Required work: Would you print the material exactly, starting at its first line and ending at the line holding "import Sketcher"?
[BEGIN]
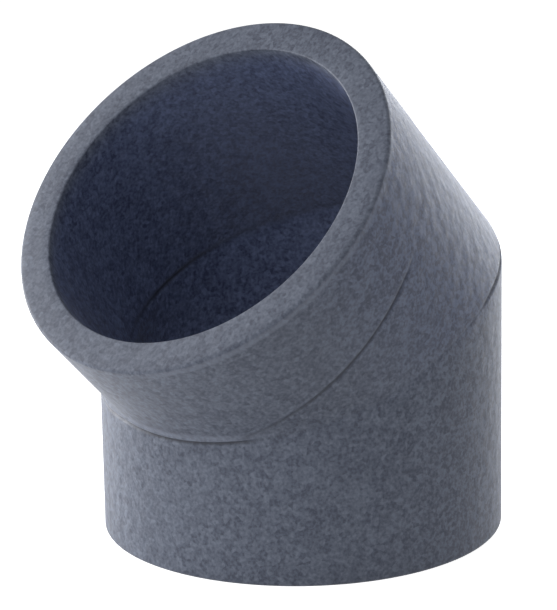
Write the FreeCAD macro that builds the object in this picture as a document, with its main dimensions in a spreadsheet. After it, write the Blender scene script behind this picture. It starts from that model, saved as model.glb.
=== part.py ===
import FreeCAD, Part
import math
import os
import Sketcher

# Insulated duct bend: a thick foam tube that turns once, at a mitre where its two legs are
# welded together. It stands on the rim of its lower leg. The origin is the bore's centre on
# that rim, +Z runs up the lower leg, and the upper leg leans over towards +X, the throat side.

doc = FreeCAD.newDocument("duct_bend")

# Driving dimensions, in millimetres and degrees
DRIVING = (
    ("bore_diameter", 160.0, "inside of both legs, a common duct size"),
    ("wall_thickness", 16.0, "foam between the bore and the outside"),
    ("bend_angle", 45.0, "turn between the two legs"),
    ("lower_leg", 106.0, "standing rim to the mitre, on the centre line"),
    ("upper_leg", 97.0, "mitre to the upper rim, on the centre line"),
    ("rim_outer_radius", 1.6, "soft outer edge of both rims"),
    ("rim_inner_radius", 0.8, "soft inner edge of both rims"),
    ("weld_seam_depth", 0.9, "groove all round the mitre, where the legs are welded"),
    ("weld_seam_width", 2.0, "mouth of that groove at the sides of the bend"),
    ("skin_seam_depth", 0.6, "slanted groove that climbs one side of the upper leg"),
    ("skin_seam_width", 1.4, "mouth of that groove"),
    ("skin_seam_start", 24.0, "degrees round the leg from the throat to where it leaves the weld"),
    ("skin_seam_sweep", 74.0, "degrees round the leg that it runs on from there"),
    ("skin_seam_pitch", 103.0, "how far it would climb in one whole turn"),
)

# Sizes that follow from the driving ones. The mitre's ellipse reaches mitre_reach from its
# centre at the heel and at the throat. The slanted seam starts on that ellipse.
DERIVED = (
    ("outer_radius", "=bore_diameter / 2 + wall_thickness"),
    ("half_bend", "=bend_angle / 2"),
    ("mitre_reach", "=outer_radius / cos(half_bend * 1deg)"),
    ("skin_seam_height", "=outer_radius * tan(half_bend * 1deg) * cos(skin_seam_start * 1deg)"),
)

sheet = doc.addObject("Spreadsheet::Sheet", "Dimensions")
for row, (alias, size, note) in enumerate(DRIVING, start=1):
    sheet.set(f"A{row}", alias)
    sheet.set(f"B{row}", str(size))
    sheet.set(f"C{row}", note)
    sheet.setAlias(f"B{row}", alias)
for row, (alias, formula) in enumerate(DERIVED, start=len(DRIVING) + 1):
    sheet.set(f"A{row}", alias)
    sheet.set(f"B{row}", formula)
    sheet.setAlias(f"B{row}", alias)
doc.recompute()

# Names for the numbers by which a sketch knows a line's ends, a circle's centre and its origin
START, END, CENTRE = 1, 2, 3
SKETCH_ORIGIN = -1

# A V cutter stands out of the skin by this many of its depths, which clears the throat, where
# the two legs close up on each other
CUTTER_REACH = 2


def size(name):
    """A size's present value, in millimetres or degrees."""
    return float(sheet.get(name))


def new_sketch(body, name, role, offset=None):
    """An empty sketch on one of the body's origin planes, shifted and turned by a formula."""
    plane = next(feature for feature in body.Origin.OriginFeatures if feature.Role == role)
    sketch = body.newObject("Sketcher::SketchObject", name)
    sketch.AttachmentSupport = [(plane, "")]
    sketch.MapMode = "FlatFace"
    if offset:
        sketch.setExpression("AttachmentOffset", offset)
    return sketch


def constrain(sketch, kind, *terms, tie=None):
    """Adds a constraint, whose value follows a formula where one is given."""
    index = sketch.addConstraint(Sketcher.Constraint(kind, *terms))
    if tie:
        sketch.setExpression(f"Constraints[{index}]", tie)


def draw_line(sketch, start, end):
    """Adds a straight line between two points of the sketch and gives its number."""
    ends = [FreeCAD.Vector(*corner, 0) for corner in (start, end)]
    return sketch.addGeometry(Part.LineSegment(*ends), False)


def draw_circle(sketch, radius, diameter_formula):
    """Adds a circle about the sketch's origin, of a diameter that follows a formula."""
    ring = Part.Circle(FreeCAD.Vector(0, 0, 0), FreeCAD.Vector(0, 0, 1), radius)
    number = sketch.addGeometry(ring, False)
    constrain(sketch, "Coincident", number, CENTRE, SKETCH_ORIGIN, START)
    constrain(sketch, "Diameter", number, 2 * radius, tie=diameter_formula)


def groove_section(body, name, offset, skin, depth, width, height=None):
    """The section of a V groove, drawn across the wall in a plane through the leg's axis.

    skin, depth, width and height name sizes. The leg's skin lies at skin from the sketch's
    Y axis, and the V is as wide as width there. Its tip lies at height along that axis.
    """
    sketch = new_sketch(body, name, "XZ_Plane", offset)
    tip_at = size(skin) - size(depth)
    mouth_at = size(skin) + CUTTER_REACH * size(depth)
    mouth_width = (1 + CUTTER_REACH) * size(width)
    level = size(height) if height else 0.0
    tip = (tip_at, level)
    lower_mouth = (mouth_at, level - mouth_width / 2)
    upper_mouth = (mouth_at, level + mouth_width / 2)
    lower_flank = draw_line(sketch, tip, lower_mouth)
    mouth = draw_line(sketch, lower_mouth, upper_mouth)
    upper_flank = draw_line(sketch, upper_mouth, tip)
    constrain(sketch, "Coincident", lower_flank, END, mouth, START)
    constrain(sketch, "Coincident", mouth, END, upper_flank, START)
    constrain(sketch, "Coincident", upper_flank, END, lower_flank, START)
    constrain(sketch, "Vertical", mouth)
    constrain(sketch, "Equal", lower_flank, upper_flank)
    constrain(sketch, "DistanceX", SKETCH_ORIGIN, START, lower_flank, START, tip_at,
              tie=f"Dimensions.{skin} - Dimensions.{depth}")
    constrain(sketch, "DistanceX", SKETCH_ORIGIN, START, mouth, START, mouth_at,
              tie=f"Dimensions.{skin} + {CUTTER_REACH} * Dimensions.{depth}")
    constrain(sketch, "DistanceY", mouth, START, mouth, END, mouth_width,
              tie=f"{1 + CUTTER_REACH} * Dimensions.{width}")
    constrain(sketch, "DistanceY", SKETCH_ORIGIN, START, lower_flank, START, level,
              tie=f"Dimensions.{height}" if height else None)
    return sketch


def edges_where(feature, test):
    """Names of those edges of a feature that pass a test."""
    numbered = enumerate(feature.Shape.Edges, start=1)
    return [f"Edge{number}" for number, edge in numbered if test(edge)]


def is_rim(edge, radius):
    """True for a whole circle of that radius, which is an edge of a rim."""
    round_edge = isinstance(edge.Curve, Part.Circle) and edge.Closed
    return round_edge and math.isclose(edge.Curve.Radius, radius)


def is_mitre(edge, reach):
    """True for a stretch of the ellipse along which the outsides of the legs meet."""
    return isinstance(edge.Curve, Part.Ellipse) and math.isclose(edge.Curve.MajorRadius, reach)


def soften(body, name, base, rim_radius, fillet_radius):
    """Rounds those edges of both rims that lie at rim_radius from the leg's axis."""
    fillet = body.newObject("PartDesign::Fillet", name)
    fillet.Base = (base, edges_where(base, lambda edge: is_rim(edge, rim_radius)))
    fillet.setExpression("Radius", f"Dimensions.{fillet_radius}")
    doc.recompute()
    return fillet


bend = doc.addObject("PartDesign::Body", "duct_bend")
bend.Label = "duct_bend"

# The bore's centre line: up the lower leg, then along the upper one
lean = math.radians(size("bend_angle"))
mitre_at = (0.0, size("lower_leg"))
upper_end = (
    size("upper_leg") * math.sin(lean),
    size("lower_leg") + size("upper_leg") * math.cos(lean),
)
centre_line = new_sketch(bend, "centre_line", "XZ_Plane")
lower_run = draw_line(centre_line, (0.0, 0.0), mitre_at)
upper_run = draw_line(centre_line, mitre_at, upper_end)
constrain(centre_line, "Coincident", lower_run, START, SKETCH_ORIGIN, START)
constrain(centre_line, "Coincident", lower_run, END, upper_run, START)
constrain(centre_line, "Vertical", lower_run)
constrain(centre_line, "Distance", lower_run, size("lower_leg"), tie="Dimensions.lower_leg")
constrain(centre_line, "Distance", upper_run, size("upper_leg"), tie="Dimensions.upper_leg")
constrain(centre_line, "Angle", lower_run, END, upper_run, START, math.pi - lean,
          tie="(180 - Dimensions.bend_angle) * 1deg")

# The wall's section, at the rim that the bend stands on
bore_radius = size("bore_diameter") / 2
wall_section = new_sketch(bend, "wall_section", "XY_Plane")
draw_circle(wall_section, bore_radius, "Dimensions.bore_diameter")
draw_circle(wall_section, size("outer_radius"), "2 * Dimensions.outer_radius")

# Both legs in one sweep that keeps a sharp mitre, in the bore and outside
legs = bend.newObject("PartDesign::AdditivePipe", "legs")
legs.Profile = wall_section
legs.Spine = (centre_line, ["Edge1", "Edge2"])
legs.Transition = "Right corner"
doc.recompute()

# Soft edges at both rims, first outside and then at the bore
soft_outside = soften(bend, "soft_outer_edges", legs, size("outer_radius"), "rim_outer_radius")
soft_rims = soften(bend, "soft_bore_edges", soft_outside, bore_radius, "rim_inner_radius")

# The weld seam: a shallow V all round the outside of the mitre. Its section is drawn at the
# throat, in a sketch that sits at the mitre's centre with its X axis in the mitre plane.
AT_MITRE = "vector(0; Dimensions.lower_leg; 0)"
weld_section = groove_section(
    bend,
    "weld_seam_section",
    offset=f"placement({AT_MITRE}; rotation(vector(0; 0; 1); -Dimensions.half_bend))",
    skin="mitre_reach",
    depth="weld_seam_depth",
    width="weld_seam_width",
)
mitre_reach = size("mitre_reach")
weld_seam = bend.newObject("PartDesign::SubtractivePipe", "weld_seam")
weld_seam.Profile = weld_section
weld_seam.Spine = (soft_rims, edges_where(soft_rims, lambda edge: is_mitre(edge, mitre_reach)))
weld_seam.Mode = "Frenet"
doc.recompute()

# The slanted seam: a shallow V along a screw line in the upper leg's skin. Its sketch has the
# leg's axis as Y axis, and is turned about it to where the seam leaves the weld.
skin_section = groove_section(
    bend,
    "skin_seam_section",
    offset=(
        f"placement({AT_MITRE}; rotation(vector(0; 0; 1); -Dimensions.bend_angle))"
        " * placement(vector(0; 0; 0); rotation(vector(0; 1; 0); Dimensions.skin_seam_start))"
    ),
    skin="outer_radius",
    depth="skin_seam_depth",
    width="skin_seam_width",
    height="skin_seam_height",
)
skin_seam = bend.newObject("PartDesign::SubtractiveHelix", "skin_seam")
skin_seam.Profile = skin_section
skin_seam.ReferenceAxis = (skin_section, ["V_Axis"])
skin_seam.Mode = "pitch-turns-angle"
skin_seam.setExpression("Pitch", "Dimensions.skin_seam_pitch")
skin_seam.setExpression("Turns", "Dimensions.skin_seam_sweep / 360")
bend.Tip = skin_seam
doc.recompute()

# Nothing is written unless every step worked and each cut took some foam away
for feature in doc.Objects:
    if "Invalid" in feature.State or "Error" in feature.State:
        raise RuntimeError(f"{feature.Name} failed: {feature.State}")
steps = (legs, soft_outside, soft_rims, weld_seam, skin_seam)
for before, after in zip(steps, steps[1:]):
    if after.Shape.Volume >= before.Shape.Volume:
        raise RuntimeError(f"{after.Name} cut nothing")
if bend.Shape.isNull() or not bend.Shape.isValid() or len(bend.Shape.Solids) != 1:
    raise RuntimeError("the bend isn't one valid solid")

os.makedirs("parts", exist_ok=True)
bend.Shape.exportStep(f"parts/{bend.Label}.step")
print(f"{bend.Label}: {bend.Shape.Volume / 1000:.1f} cubic centimetres of foam")
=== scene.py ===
# %% [markdown]
# # An insulated duct bend
#
# The real object is one piece of bead foam: a tube with a thick wall that turns by 45 degrees.
# Two straight legs are cut on a slant and welded together at the cut. The weld shows as a
# shallow seam all round, and a second, slanted seam climbs one side of the upper leg.
#
# Every shape here is in metres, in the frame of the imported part, which loads first. The part's
# box is kept, because the finished foam has to stay inside it.

# %% Load the frame
import math

import bpy
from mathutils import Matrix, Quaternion, Vector


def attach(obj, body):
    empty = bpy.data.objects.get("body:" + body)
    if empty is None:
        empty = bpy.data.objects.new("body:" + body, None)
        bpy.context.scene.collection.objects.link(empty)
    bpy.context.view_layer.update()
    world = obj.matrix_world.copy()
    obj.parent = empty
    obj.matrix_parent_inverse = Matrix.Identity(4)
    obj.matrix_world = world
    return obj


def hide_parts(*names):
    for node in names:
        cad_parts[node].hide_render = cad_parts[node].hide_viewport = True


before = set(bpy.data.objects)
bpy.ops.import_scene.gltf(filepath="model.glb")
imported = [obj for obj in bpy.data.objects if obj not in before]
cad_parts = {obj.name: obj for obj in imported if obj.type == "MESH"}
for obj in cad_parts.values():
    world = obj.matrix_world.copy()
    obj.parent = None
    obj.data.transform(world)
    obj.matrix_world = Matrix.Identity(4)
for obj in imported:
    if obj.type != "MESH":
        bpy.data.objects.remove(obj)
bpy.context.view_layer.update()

# %% [markdown]
# ## Sizes of the bend
#
# A foam bend is made to fit a duct, so the bore leads: 160 mm, inside a wall of 16 mm. The legs
# are measured on the centre line, from each rim to the mitre, the slanted plane of the weld.
# The same few numbers drive every surface below, so they stand in one table.

# %% Sizes, in metres and radians
MM = 0.001
BEND = {
    "Bore radius": 80 * MM,
    "Wall": 16 * MM,
    "Lower leg": 106 * MM,
    "Upper leg": 97 * MM,
    "Turn": math.radians(45),
    "Rim outer edge": 1.6 * MM,
    "Rim inner edge": 0.8 * MM,
}
outer_radius = BEND["Bore radius"] + BEND["Wall"]
print(f"outside diameter {outer_radius * 2 / MM:.0f} mm,",
      f"bore {BEND['Bore radius'] * 2 / MM:.0f} mm")

# %% [markdown]
# ## Formulas as nodes
#
# The bend follows a rule: each point of a straight tube moves to its place on the bent one. That
# could be worked out in Python, point by point. Geometry Nodes do it as a field instead, a
# formula that Blender works out for all points at once, and its sizes stay named inputs.
# A long formula is hard to read as single Math nodes. The small class below stands for one value
# in the tree, and each plus or times sign adds the node for it.

# %% A value that flows through a node tree
class Field:
    """One number in a node tree. Arithmetic with it adds Math nodes to the tree."""

    def __init__(self, tree, socket):
        self.tree, self.socket = tree, socket

    def math(self, operation, *others):
        node = self.tree.nodes.new("ShaderNodeMath")
        node.operation = operation
        for slot, value in zip(node.inputs, (self, *others)):
            feed(slot, value)
        return Field(self.tree, node.outputs[0])

    def __add__(self, other):
        return self.math("ADD", other)

    def __sub__(self, other):
        return self.math("SUBTRACT", other)

    def __mul__(self, other):
        return self.math("MULTIPLY", other)

    def __truediv__(self, other):
        return self.math("DIVIDE", other)

    def __pow__(self, other):
        return self.math("POWER", other)

    def __rsub__(self, other):
        return self * -1 + other

    def __neg__(self):
        return self * -1

    def __abs__(self):
        return self.math("ABSOLUTE")

    __radd__ = __add__
    __rmul__ = __mul__


# %% Nodes in one line each
def feed(slot, value):
    """Links a Field or a socket to an input, or writes a plain value into it."""
    if isinstance(value, Field):
        value = value.socket
    if isinstance(value, bpy.types.NodeSocket):
        slot.id_data.links.new(value, slot)
    else:
        slot.default_value = value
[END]
The result:
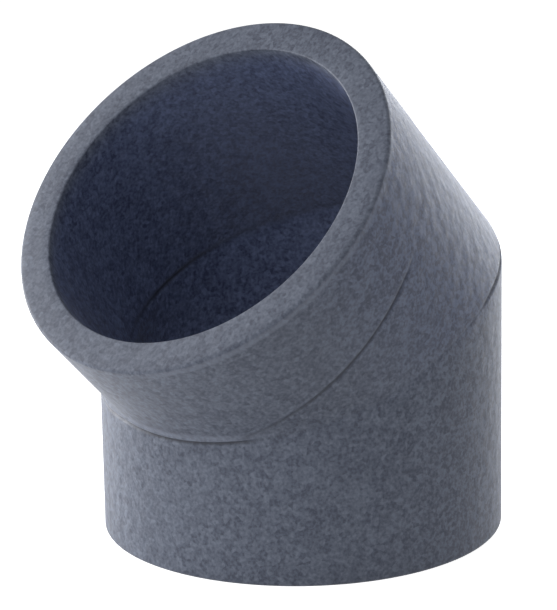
Write the FreeCAD macro that builds the object in this picture as a document, with its main dimensions in a spreadsheet. After it, write the Blender scene script behind this picture. It starts from that model, saved as model.glb.
=== part.py ===
import FreeCAD, Part
import math
import os
import Sketcher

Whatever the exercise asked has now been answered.